Bob Edwards: I wonder how this went over the listeners of CBS radio in the 1950s.
Dan Gediman: Well, you know, the great thing about Sir Khan and his sect is that they singlehandedly are sort of apostates of several major religions. But this is indeed part of their credo. What I think is interesting about this essay is how this began life as part of an effort of the producers of “This, I Believe” spurred on by the US Department of State to create an Arabic version of “This, I Believe.” The Middle East was considered a very strategically important part of the world in terms of the worldwide fight against Communism. The concern was just like in Africa, where you had these former colonies who were starting to become independent nations that they would fall under the sway of communism and go red.

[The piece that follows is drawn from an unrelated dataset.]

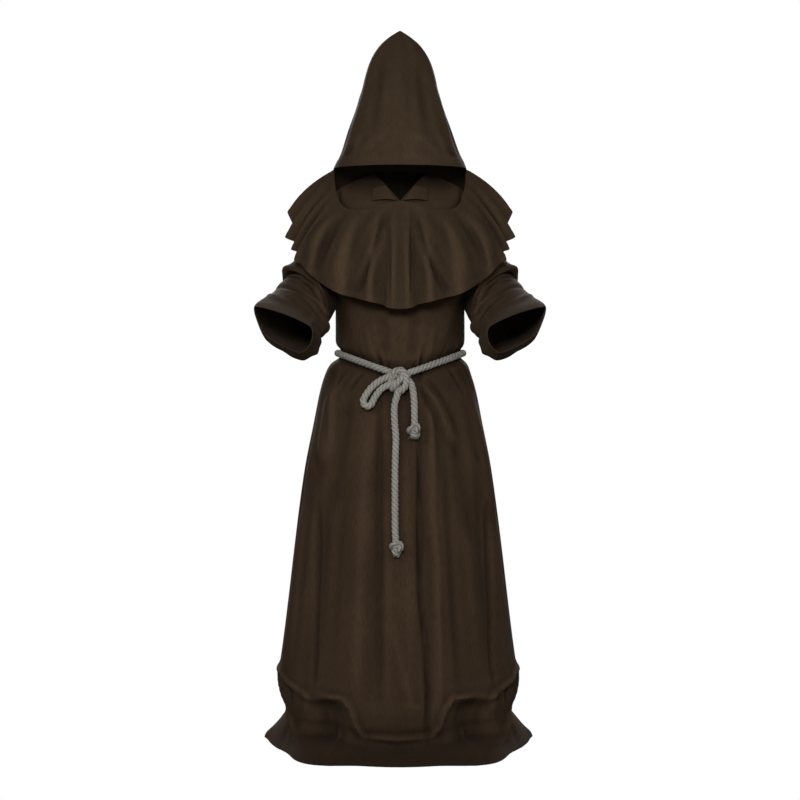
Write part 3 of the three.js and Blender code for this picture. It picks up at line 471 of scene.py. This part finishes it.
def hood_panel(side):
    """The outer points of one half of the hood, from the tip down to the edge."""
    down, right = grid_of(HOOD_ROWS, HOOD_COLUMNS)
    deg = 180 * right if side > 0 else 180 * (1 - right)
    turn = np.radians(deg)
    rings = len(HOOD_RINGS["k"]) - 1
    k = down * rings
    h, width, front, back = (read(HOOD_RINGS, "k", k, column) for column in ("h", "side", "front", "back"))
    h = h + smooth(k - rings + 1) * (hood_edge_height(deg) - HOOD_RINGS["h"][-1])
    depth = np.where(np.cos(turn) > 0, front, back)
    points = np.stack([side * np.maximum(0, width * np.sin(turn)), -depth * np.cos(turn), h], axis=-1)
    creases = HOOD_CREASES
    if side < 0:
        creases = [
            (at * 1.04, h0 + 8, to * 0.97, h1 + 6, out * 0.85, wide) for at, h0, to, h1, out, wide in creases
        ]
    push = crease_push(creases, deg, np.radians(width), h, 1)
    push = (push + ripple(points, RIPPLES["hood"])) * smooth(k / 2) * smooth((rings - k) / 0.6)
    push += HOOD_HEM * smooth((k - rings + 0.55) / 0.1)
    points = lifted(points, push)
    points[..., 0] = side * np.maximum(0, side * points[..., 0])
    points[:, (0, -1), 0] = 0
    return points


def neck_points(deg):
    """Points of the cape's neckline; behind the shoulder it follows the hood's edge."""
    away = np.where(deg > 180, 360 - deg, np.abs(deg))
    scoop = read_points(NECK_SCOOP, "deg", np.minimum(away, 90))
    turn = np.radians(away)
    width, back = HOOD_RINGS["side"][-1], HOOD_RINGS["back"][-1]
    behind = np.stack([width * np.sin(turn), -back * np.cos(turn), hood_edge_height(away)], axis=-1)
    points = np.where((away <= 90)[..., None], scoop, behind)
    points[..., 0] *= np.where((deg < 0) | (deg > 180), -1, 1)
    return points


def all_round(flutes, whole):
    """A half's flutes and their mirror images, one table from side to side."""
    if whole:
        rows = flutes + [(whole - neck, -x, y, h, swell) for neck, x, y, h, swell in flutes[-2::-1]]
    else:
        rows = [(-neck, -x, y, h, swell) for neck, x, y, h, swell in flutes[:0:-1]] + flutes
    return table(FLUTE_COLUMNS, rows)


def cape_panel(is_front, columns):
    """The outer points of the cape's front or back, from the neckline down to the hem."""
    flutes = all_round(CAPE_FRONT_FLUTES, 0) if is_front else all_round(CAPE_BACK_FLUTES, 360)
    share, right = grid_of(CAPE_ROWS, columns)
    k = right * (len(flutes["k"]) - 1)
    hem = read_points(flutes, "k", k)
    neck = neck_points(np.interp(k, flutes["k"], flutes["neck"]))
    points = neck + (hem - neck) * share[..., None]
    outward = unit(points * (1, 1, 0))
    outward[..., 2] = 0.5
    swell = read(flutes, "k", k, "swell") * 4 * share * (1 - share)
    points = points + outward * swell[..., None]
    push = ripple(points, RIPPLES["cape"])
    if is_front:
        push += crease_push(CAPE_CREASES, hem[..., 0], 0.35 + 0.65 * share, share, CAPE_DROP)
    push *= smooth(share / 0.06) * smooth((1 - np.abs(2 * right - 1)) / 0.02)
    push += CAPE_HEM * smooth((share - 0.93) / 0.01)
    return behind_or_in_front(lifted(points, push), is_front)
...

So, the thought was if we feed them good pro-American propaganda, then maybe some good may come of it. So, they published this book in 1953 with 50 essays of people writing in Arabic, although Sir Khan was from Pakistan, and 15 Americans. Sir Khan is among the very few who were able to read his essay in English, so they put him on the air. They, probably, if he had been a Christian or Jewish perhaps, and if he had spent half of his essay sort of repeating the credo, the official credo of his religious sect, they probably would have put a kibosh on that and as a matter of fact, they pointedly went out of their way not to do. The whole point of ‘This, I Believe,” was to do something beyond reciting the credo of your faith.
Bob Edwards: Muhammad Khan, the first foreign minister of Pakistan.
As a devout Muslim, Pakistani Foreign Minister Muhammad Khan believes the object of man’s existence is to seek union with God through the cultivation of divine attributes within himself.
Muhammad Zafrulla Khan was Foreign Minister of Pakistan. He was president of the All-India Muslim League in 1931, leader of the Indian delegation to the League of Nations Assembly in 1939 and leader of the Pakistan Delegation to the United Nations. In later years, Khan was a judge for and president of the International Court of Justice.